Hindari Sebut Korban Gempa Tsunami Sulteng Alami Trauma

Dalam situasi darurat, penyematan istilah trauma dan depresi pada korban bencana malah dikhawatirkan memicu dampak buruk berkepanjangan bagi para korban.

oleh Giovani Dio Prasasti diperbarui 05 Okt 2018, 19:00 WIB
Jokowi mengunjungi korban gempa dan tsunami yang dirawat di rumah sakit darurat di Bandara Mutiara Sis Al-Jufri, Kota Palu, Sulawesi Tengah. (Foto: Setkab)

Liputan6.com, Jakarta Istilah trauma healing atau penyembuhan trauma banyak digunakan terkait menyembuhkan kejiwaan di tengah bencana, seperti yang dialami korban gempa Palu, Donggala, dan sekitarnya. 

Mengutip laman Sehatnegeriku.kemkes.go.id pada Jumat (5/10/2018), Ketua Perhimpunan Dokter Spesialis Kesehatan Jiwa (PDSKJI) dr. Eka Viora, Sp. KJ mengatakan, kondisi kejiwaan para penyintas gempa Palu tersebut sesungguhnya adalah situasi yang normal dalam kondisi abnormal.

"Kemarahan, tidak menerima kenyataan, atau kehilangan anggota keluarga, tentu hal tersebut akan berdampak pada perilaku seseorang. Apalagi ditunjang dengan kondisi listrik belum menyala, BBM sulit, bahan makanan menipis, dan sebagainya," kata Eka di Ruang Narantha Kementerian Kesehatan, Kuningan, Jakarta pada Kamis sore (4/10/2018).

 

Simak juga video menarik berikut ini:

 

 

2 dari 3 halaman

Istilah Trauma Healing Kurang Tepat

Warga mengevakuasi kantong jenazah berisi jasad korban tsunami di Palu, Sulawesi Tengah , Sabtu (29/9). Gelombang tsunami setinggi 1,5 meter yang menerjang Palu terjadi setelah gempa bumi mengguncang Palu dan Donggala. (AP Photo/Rifki)

Menurut Eka, dalam situasi darurat semacam itu, penyebutan istilah trauma, depresi, serta label yang disematkan para korban dengan gangguan stres pascatrauma sebaiknya dihindari.
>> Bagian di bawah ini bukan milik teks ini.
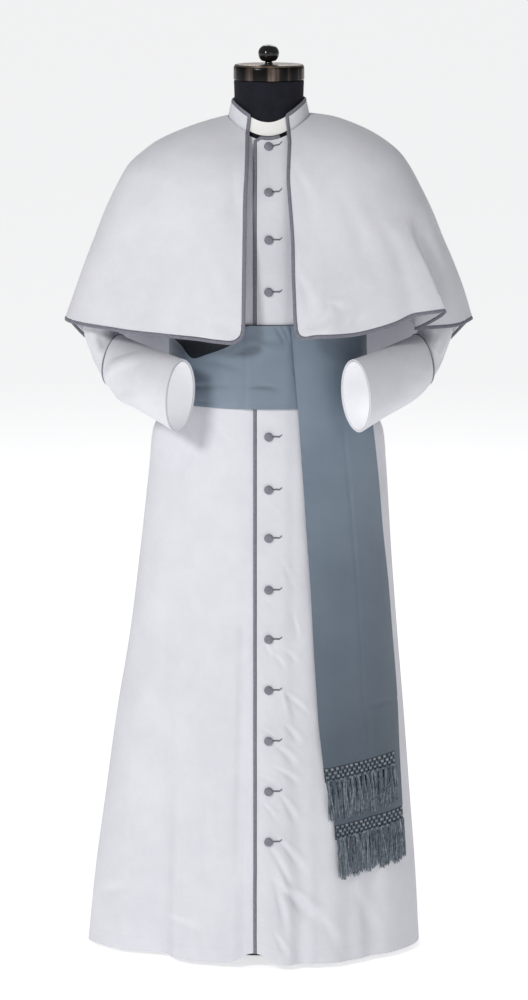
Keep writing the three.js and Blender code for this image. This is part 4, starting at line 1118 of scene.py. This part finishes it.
def build_cuff_piping(side):
    """A rounded binding round the cuff's upper edge."""
    word = side_word(side)
    steps = np.linspace(0, 1, 7)
    low = CUFF_START - sleeve_share(SLEEVE_ANGLES, CUFF_PIPING_GAP)
    high = CUFF_START - sleeve_share(SLEEVE_ANGLES, SEAM_GAP + PIPING_WIDTH)
    positions = high[None, :] + (low - high)[None, :] * steps[:, None]
    degrees = np.repeat(SLEEVE_ANGLES[None, :], len(steps), 0)
    rounding = 0.9 * np.sin(np.pi * steps)[:, None] - 0.9
    outside = sleeve_grid(degrees, positions, CUFF_GAP + PIPING_THICKNESS + rounding, side)
    inside = sleeve_grid(degrees, positions, np.full(degrees.shape, CUFF_GAP), side)
    piping = shell(f"piping_{word}_cloth", outside, inside, [MATERIALS["grey_piping"]], wrap=True)
    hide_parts(f"piping_cuff_{word}")


# Cape


def cape_columns():
    """Angles are measured from each front edge, then run round the back."""
    edge = np.concatenate([np.linspace(0, 0.12, 9), np.linspace(0.12, 1, 30)[1:-1]])
    thrown = np.linspace(CAPE_FRONT_ANGLE, CAPE_THROWN_ANGLE, 44)
    back = np.linspace(CAPE_THROWN_ANGLE, 360 - CAPE_FRONT_ANGLE, 120)[1:]
    sides = np.concatenate([np.ones(len(edge)), np.zeros(len(thrown) + len(back)), -np.ones(len(edge))])
    values = np.concatenate([edge, thrown, back, edge[::-1]])
    return sides, values


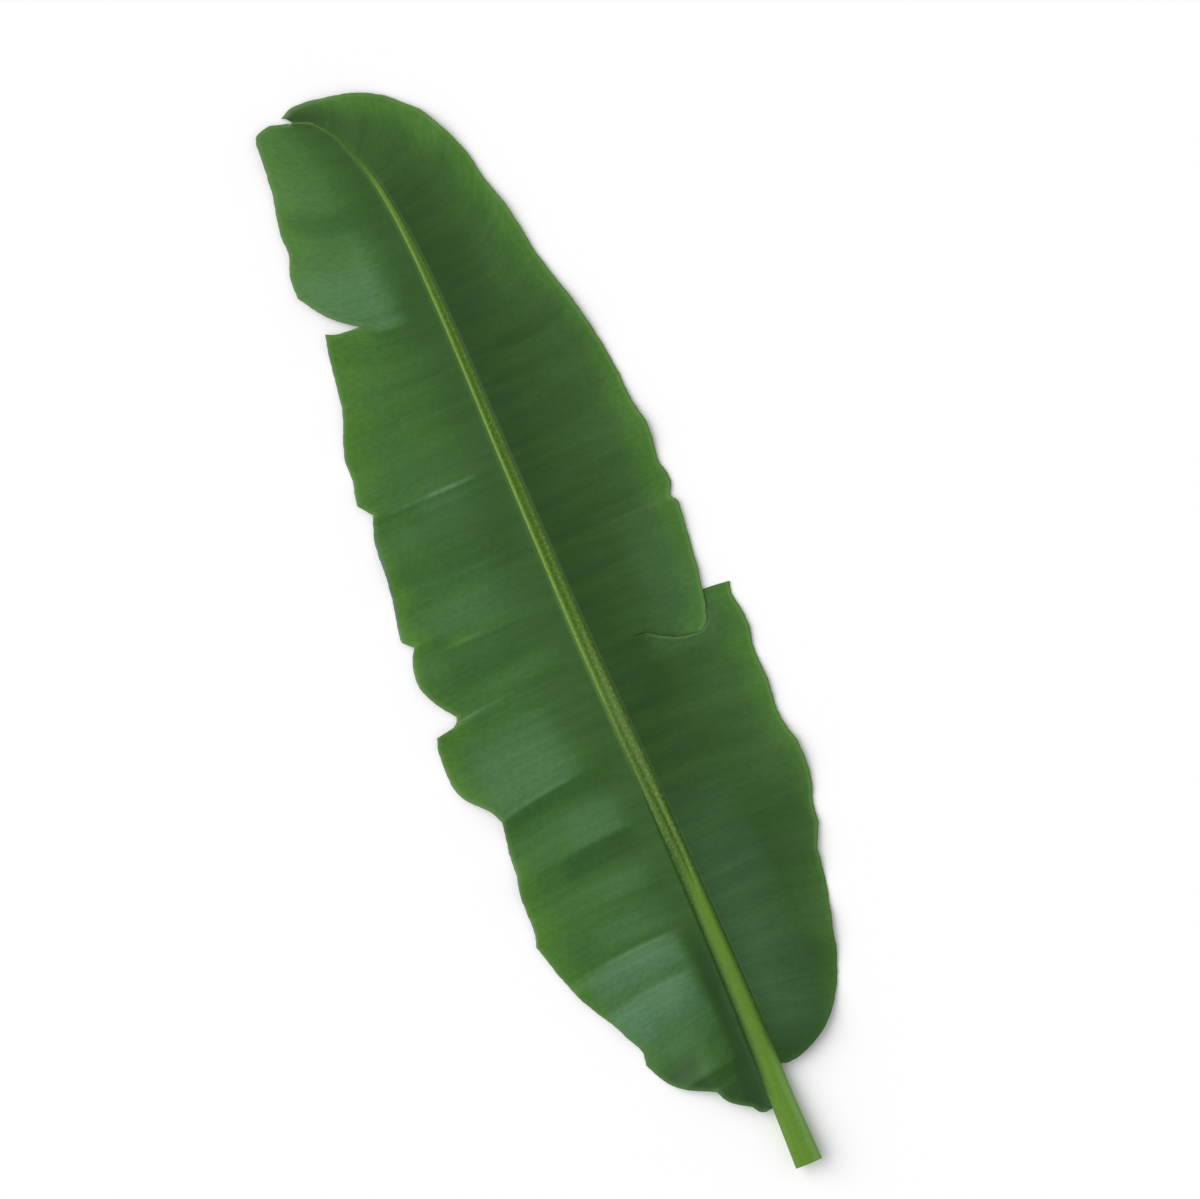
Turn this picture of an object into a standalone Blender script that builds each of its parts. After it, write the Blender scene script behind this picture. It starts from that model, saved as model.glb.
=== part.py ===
"""Abaca leaf, cut with a short piece of its stalk and laid on its back.

Two solids: the green blade, and the yellow-green midrib that runs on as the cut stalk.
Lengths are in millimetres until a mesh is written. A place on the leaf is named by its
station t, the distance along the midrib from the foot of the blade, and by how far it lies
out from the midrib.
"""
import math

import bmesh
import bpy
import numpy as np

MM = 0.001
SOFT, BEND = 0, 1

# Where the foot of the blade lies when the leaf's own box is centred
FOOT = (11.67, -568.14)

# Blade
BLADE_THICK = 0.8
BLADE_FLOOR = 0.5
RIB_GAP = 0.45
DROOP_REACH = 140
INNER_REACH = 42
STRAIGHT_BY_STALK = (60, 300)
FOLD_REACH = 60
GROOVE_RISE = 5
GROOVE_REACH = 90
GROOVE_FADE = (140, 300)
ROW_STEP = 17
CURVE_START = 1100
CURVE_STEP = 9
INNER_COLUMNS = (0, 0.2, 0.55, 1)
OUTER_COLUMNS = (0.12, 0.3, 0.5, 0.7, 0.86, 1)

# Tear in the right half: the lobe towards the tip lies over the lobe towards the foot
TEAR = 530
TEAR_RISE = 0.9
TEAR_BOW = 11
TEAR_HANG = 10
TEAR_SLIT = 1
TEAR_START = 0.2

# Midrib
RIB_END = 1190
SEAM_START = 1194
STALK_CUT = -69
RIB_STEP = 26
KEEL_FLAT = 0.2
SIDE_LOW = 0.62
ATTACH = 0.8

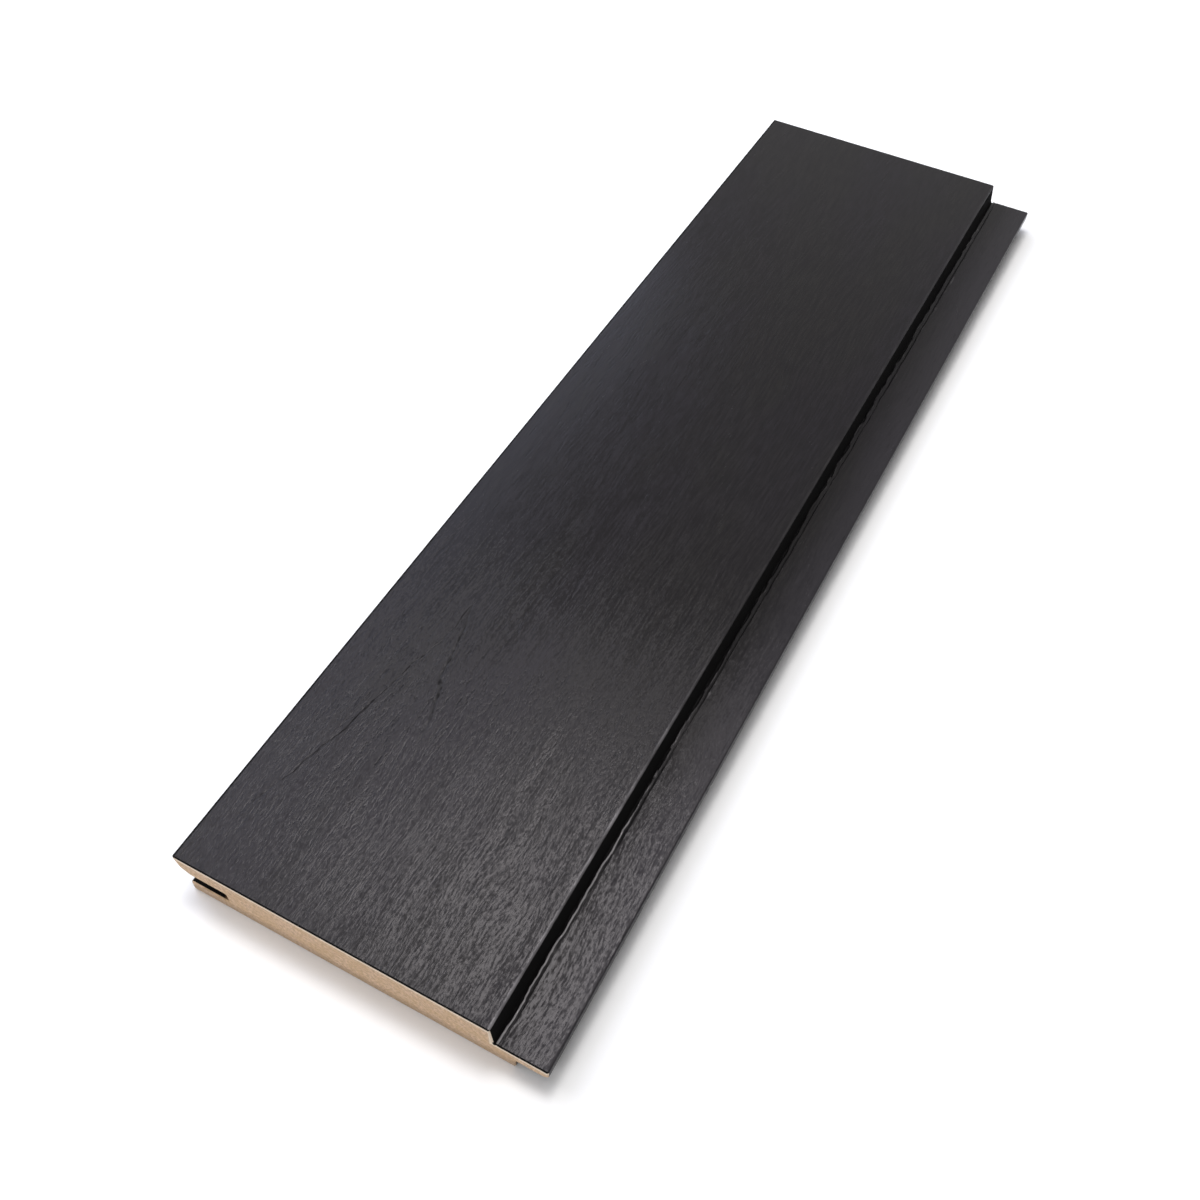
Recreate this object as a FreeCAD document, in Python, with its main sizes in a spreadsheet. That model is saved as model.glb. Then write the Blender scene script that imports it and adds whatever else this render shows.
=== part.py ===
"""Tongue and groove board: one planed length of solid wood, lying on its back.

Millimetres. The board runs along Y, its face is up (+Z), the tongue points to +X and
the groove opens to -X. The origin is the middle of the footprint, on the back.

The section is that of a shadow-gap board. When the tongue is pushed home in the next
board's groove, the next board's lower lip meets the shoulder under the tongue, and the
faces stay apart by the shadow gap, with the top of the tongue showing between them.
"""
import FreeCAD, Part
import os
import Sketcher

doc = FreeCAD.newDocument("TongueAndGrooveBoard")

# Driving dimensions
SIZES = {
    "overall_width": 115.0,         # groove-side arris to tongue tip
    "board_thickness": 16.0,
    "board_length": 400.0,
    "tongue_reach": 16.5,           # past the arris of the face
    "tongue_thickness": 4.2,
    "tongue_drop": 7.4,             # face down to the top of the tongue
    "shoulder_slant": 0.7,          # how far the shoulder leans out at its foot
    "tip_bevel_reach": 1.4,         # bevel under the tip, along the tongue
    "tip_bevel_rise": 1.0,          # and up the tip
    "shadow_gap": 3.7,              # between the faces of two joined boards
    "clearance_over_tongue": 0.3,   # slot to tongue, above
    "clearance_under_tongue": 0.2,  # slot to tongue, below
    "clearance_at_tip": 3.4,        # slot end to tongue tip, room for swelling
    "lower_lip_setback": 3.2,       # lower lip behind the arris of the face
    "lip_land": 1.2,                # upright strip below the arris of the upper lip
    "lip_slant": 1.4,               # how far the lip leans in below it, down to its nose
    "lead_in_reach": 3.0,           # bevel under the upper lip, into the slot
    "lead_in_rise": 1.8,            # and up the lip
    "face_arris_radius": 0.5,
    "lip_nose_radius": 0.8,
    "slot_corner_radius": 0.6,
    "tongue_edge_radius": 0.5,
    "root_radius": 0.5,             # inner corners above and below the tongue
    "back_arris_radius": 0.5,
}

sheet = doc.addObject("Spreadsheet::Sheet", "Sizes")
for row, (alias, value) in enumerate(SIZES.items(), start=1):
    sheet.set(f"A{row}", alias)
    sheet.set(f"B{row}", str(value))
    sheet.setAlias(f"B{row}", alias)
doc.recompute()

# Sizes that follow from the driving ones
SLOT_HEIGHT = "(Sizes.tongue_thickness + Sizes.clearance_over_tongue + Sizes.clearance_under_tongue)"
UPPER_LIP = "(Sizes.tongue_drop - Sizes.clearance_over_tongue)"
SLOT_REACH = "(Sizes.tongue_reach - Sizes.shadow_gap + Sizes.clearance_at_tip)"
UNDER_SHOULDER_REACH = "(Sizes.shadow_gap + Sizes.lower_lip_setback)"

# Corners of the section in order round it, clockwise from the groove-side arris, each with
# a rough place for the sketch to start from
CORNERS = {
    "groove_arris": (-57, 16),
    "tongue_arris": (41, 16),
    "shoulder_foot": (42, 9),
    "tongue_top_edge": (57, 9),
    "tip_bevel_start": (57, 6),
    "tip_bevel_end": (56, 4),
    "under_root": (48, 4),
    "back_tongue_side": (48, 0),
    "back_groove_side": (-54, 0),
    "lower_lip_mouth": (-54, 4),
    "slot_lower_corner": (-41, 4),
    "slot_upper_corner": (-41, 9),
    "lead_in_end": (-53, 9),
    "lip_nose": (-56, 11),
    "lip_land_foot": (-57, 15),
}
START = 1           # a line's start point, in the sketch's constraints
END = 2
HORIZONTAL_AXIS = -1
ORIGIN = (-1, START)


def origin_plane(body, role):
    return next(plane for plane in body.Origin.OriginFeatures if plane.Role == role)


def draw_outline(sketch, corners):
    """Join the corners with lines into a closed outline; return each corner's place in it."""
    points = [FreeCAD.Vector(across, up, 0) for across, up in corners.values()]
    count = len(points)
    for i in range(count):
        sketch.addGeometry(Part.LineSegment(points[i], points[(i + 1) % count]), False)
    for i in range(count):
        sketch.addConstraint(Sketcher.Constraint("Coincident", i, END, (i + 1) % count, START))
    return {name: (i, START) for i, name in enumerate(corners)}


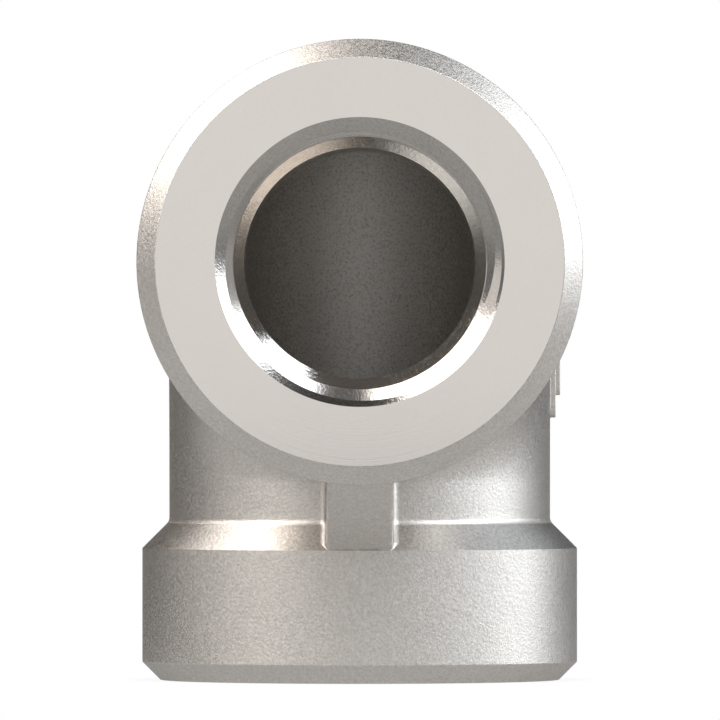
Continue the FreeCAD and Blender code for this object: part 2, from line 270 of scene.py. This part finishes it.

Dikhawatirkan memicu dampak buruk berkepanjangan bagi para korban.

“Di awal-awal terjadi ini sudah banyak yang menyebut bahwa para korban mengalami stres pascatrauma. Belum. Karena untuk menegakkan diagnosis pasca trauma itu ada kriterianya berdasarkan klasifikasi penyakit secara internasional (ICD-10) ada kriteria waktu,” imbuh Eka Viora.

Istilah psychological first aid atau pertolongan psikologis pertama untuk penyintas korban bencana adalah yang paling tepat diberikan, ketimbang "trauma healing". "Karena apa yang mereka rasakan, emosi yang mereka tunjukkan merupakan reaksi yang normal dalam situasi yang tidak normal," ujar Eka.

 

3 dari 3 halaman

Intervensi Dukungan Psikososial Bantu Pemulihan

Dua pasien anak korban gempa bumi dan tsunami Palu dirawat di halaman Rumah Sakit Undata, Palu, Sulawesi Tengah, Kamis (4/10). Mereka dirawat menggunakan tenda bantuan dengan fasilitas seadanya. (Liputan6.com/Fery Pradolo)

Eka menambahkan, yang perlu diberikan pada situasi darurat semacam ini adalah dukungan sosial dan psikososial. Seperti mendengarkan keluhan mereka, serta mempermudah pemenuhan kebutuhan dasar.

Hal ini membantu kestabilan emosi para penyintas agar kembali pulih dan menuju normal emotional state. Dengan intervensi dukungan psikososial yang tepat sejak awal, akan membantu mempercepat proses pemulihan.

Selain itu, semua penyintas baik anak maupun dewasa, perempuan dan laki-laki, membutuhkan psychological first aid atau dukungan kesehatan jiwa dan psikososial. Hal ini perlu diberikan oleh semua relawan yang menghadapi langsung para korban yang selamat dari bencana.